Le refus de Marème de communiquer son numéro de téléphone n’a pas découragé P. D. Fofana qui disait vouloir qu’ils deviennent «juste des amis». L’instance se faisant, la requête a trouvé réponse favorable. L’originaire de Bambey se raconte et le ciel de son discours est tout à coup traversé par l’éclair d’un sourire. Un son pudique s’échappe de sa bouche : elle raconte cette nuit où, sous une timide pluie -pour ne pas déranger sa colocataire qui dormait déjà-, elle est sortie échanger au téléphone avec P. D. Fofana en reconnaissance de tous les efforts que ce dernier a consentis.

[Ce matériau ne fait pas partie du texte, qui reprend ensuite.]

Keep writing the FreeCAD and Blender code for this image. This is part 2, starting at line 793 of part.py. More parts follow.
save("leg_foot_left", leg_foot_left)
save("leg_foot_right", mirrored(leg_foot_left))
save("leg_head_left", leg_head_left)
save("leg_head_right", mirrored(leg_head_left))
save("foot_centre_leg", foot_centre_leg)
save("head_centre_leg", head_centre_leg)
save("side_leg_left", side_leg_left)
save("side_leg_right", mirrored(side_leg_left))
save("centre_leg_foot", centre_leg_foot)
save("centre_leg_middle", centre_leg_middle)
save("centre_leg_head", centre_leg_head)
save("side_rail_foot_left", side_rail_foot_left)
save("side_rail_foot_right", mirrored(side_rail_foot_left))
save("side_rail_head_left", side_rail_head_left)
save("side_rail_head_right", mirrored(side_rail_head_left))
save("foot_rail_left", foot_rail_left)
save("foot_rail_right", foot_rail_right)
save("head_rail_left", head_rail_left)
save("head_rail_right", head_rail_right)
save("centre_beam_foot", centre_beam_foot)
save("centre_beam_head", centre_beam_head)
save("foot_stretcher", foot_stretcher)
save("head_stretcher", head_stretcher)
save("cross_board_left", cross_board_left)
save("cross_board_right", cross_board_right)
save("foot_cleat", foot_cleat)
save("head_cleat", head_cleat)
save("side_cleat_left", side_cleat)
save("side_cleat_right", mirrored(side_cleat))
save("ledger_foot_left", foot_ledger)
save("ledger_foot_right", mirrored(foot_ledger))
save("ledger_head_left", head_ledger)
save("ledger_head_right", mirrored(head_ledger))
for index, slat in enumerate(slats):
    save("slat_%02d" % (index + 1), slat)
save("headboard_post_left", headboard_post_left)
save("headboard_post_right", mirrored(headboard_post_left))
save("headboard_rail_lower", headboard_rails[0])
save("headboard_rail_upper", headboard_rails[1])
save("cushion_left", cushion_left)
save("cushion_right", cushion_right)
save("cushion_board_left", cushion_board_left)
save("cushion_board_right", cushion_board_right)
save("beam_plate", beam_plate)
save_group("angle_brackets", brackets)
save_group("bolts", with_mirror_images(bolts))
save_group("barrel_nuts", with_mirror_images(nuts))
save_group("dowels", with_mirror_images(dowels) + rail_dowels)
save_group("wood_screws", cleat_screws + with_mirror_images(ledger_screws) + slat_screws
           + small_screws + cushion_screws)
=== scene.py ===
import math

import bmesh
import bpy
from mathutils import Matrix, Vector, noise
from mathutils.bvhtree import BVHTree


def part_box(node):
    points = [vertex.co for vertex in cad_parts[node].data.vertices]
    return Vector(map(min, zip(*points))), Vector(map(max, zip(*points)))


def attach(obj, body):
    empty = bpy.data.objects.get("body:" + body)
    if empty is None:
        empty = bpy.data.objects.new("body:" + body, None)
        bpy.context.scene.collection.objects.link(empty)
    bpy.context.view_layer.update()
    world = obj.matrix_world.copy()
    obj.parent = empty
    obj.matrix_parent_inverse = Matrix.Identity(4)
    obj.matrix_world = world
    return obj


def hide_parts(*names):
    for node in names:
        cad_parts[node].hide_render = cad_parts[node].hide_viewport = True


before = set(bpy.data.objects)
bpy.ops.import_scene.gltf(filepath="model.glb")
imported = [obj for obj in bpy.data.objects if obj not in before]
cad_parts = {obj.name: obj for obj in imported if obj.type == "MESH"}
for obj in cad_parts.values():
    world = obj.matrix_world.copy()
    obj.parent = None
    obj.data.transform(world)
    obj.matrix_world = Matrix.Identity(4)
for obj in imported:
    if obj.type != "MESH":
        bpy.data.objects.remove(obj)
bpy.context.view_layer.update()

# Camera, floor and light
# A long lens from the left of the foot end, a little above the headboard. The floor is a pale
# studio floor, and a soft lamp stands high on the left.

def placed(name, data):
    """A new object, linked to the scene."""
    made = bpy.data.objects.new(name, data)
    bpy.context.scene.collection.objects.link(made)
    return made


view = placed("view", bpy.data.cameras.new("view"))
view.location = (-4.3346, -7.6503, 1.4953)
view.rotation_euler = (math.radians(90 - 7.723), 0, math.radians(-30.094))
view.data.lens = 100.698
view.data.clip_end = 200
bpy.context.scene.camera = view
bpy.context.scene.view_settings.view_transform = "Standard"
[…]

«Va voir la fille de ton oncle…»


Propos empreints de nostalgie, El Hadji Tall Ngol Ngol, animateur culturel à la 2Stv, rappelle qu’au temps, ce sont les parents qui suggéraient à leur fils la femme à demander en mariage. C’est le plus souvent la fille d’un oncle, d’une tante et pas n’importe laquelle. «Au cas où l’oncle en question avait plusieurs épouses, on recommandait la fille de celle chez qui on retrouve le plus de valeurs», en espérant que son enfant les ait héritées. D’ailleurs, précise l’animateur de l’émission télévisée «Demb», le garçon n’allait jamais directement vers la fille qu’on lui a recommandée : le respect de la hiérarchie exige qu’il aille voir l’oncle. Une méthode «old school», à voir l’attitude de la nouvelle génération. Avec la facilité qu’offrent les réseaux sociaux, les parents sont plutôt à la dernière étape du processus. L’initiative vient des concernés. «2014, 2015, 2016, 2017… » ! Marème énumère ainsi le nombre d’années durant lesquelles elle et son petit-ami ont été en contact. Jusqu’au 4 novembre 2018, date à laquelle, ils ont décidé d’unir leurs destins.

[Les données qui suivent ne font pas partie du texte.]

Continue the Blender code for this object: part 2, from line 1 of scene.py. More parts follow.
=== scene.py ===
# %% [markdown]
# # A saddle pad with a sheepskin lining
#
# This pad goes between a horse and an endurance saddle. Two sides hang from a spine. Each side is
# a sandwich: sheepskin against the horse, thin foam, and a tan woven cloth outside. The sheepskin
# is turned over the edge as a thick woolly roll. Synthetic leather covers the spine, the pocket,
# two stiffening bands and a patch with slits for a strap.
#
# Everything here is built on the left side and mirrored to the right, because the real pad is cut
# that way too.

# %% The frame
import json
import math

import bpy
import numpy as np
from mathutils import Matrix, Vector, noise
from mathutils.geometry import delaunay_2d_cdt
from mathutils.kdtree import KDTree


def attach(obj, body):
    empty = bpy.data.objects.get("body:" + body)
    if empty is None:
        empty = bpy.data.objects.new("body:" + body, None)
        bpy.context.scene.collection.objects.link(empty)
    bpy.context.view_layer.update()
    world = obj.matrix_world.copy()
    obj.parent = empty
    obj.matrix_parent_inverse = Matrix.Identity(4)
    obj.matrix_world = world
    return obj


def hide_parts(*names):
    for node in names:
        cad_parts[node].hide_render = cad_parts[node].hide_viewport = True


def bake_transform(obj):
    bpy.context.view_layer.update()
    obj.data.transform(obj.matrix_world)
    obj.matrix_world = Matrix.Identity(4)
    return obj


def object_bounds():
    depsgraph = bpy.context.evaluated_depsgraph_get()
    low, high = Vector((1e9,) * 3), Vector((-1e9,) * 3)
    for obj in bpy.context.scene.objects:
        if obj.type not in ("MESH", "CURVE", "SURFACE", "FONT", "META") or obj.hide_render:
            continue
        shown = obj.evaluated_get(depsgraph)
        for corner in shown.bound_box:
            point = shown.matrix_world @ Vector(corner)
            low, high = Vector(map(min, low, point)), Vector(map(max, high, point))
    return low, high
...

Ce n’est plus une rumeur : dans les tribunaux, nombreux sont les cas de divorce qui sont traités. Pour E. H. Tall Ngol Ngol, il n’y a pas de doute. L’abandon des traditions concernant le mariage en est pour quelque chose. Tel est le constat. Devrait-on espérer des réponses à la situation ? En attendant, les réseaux sociaux continuent de nouer des relations, de faciliter des rencontres et d’être les causes lointaines de mariages.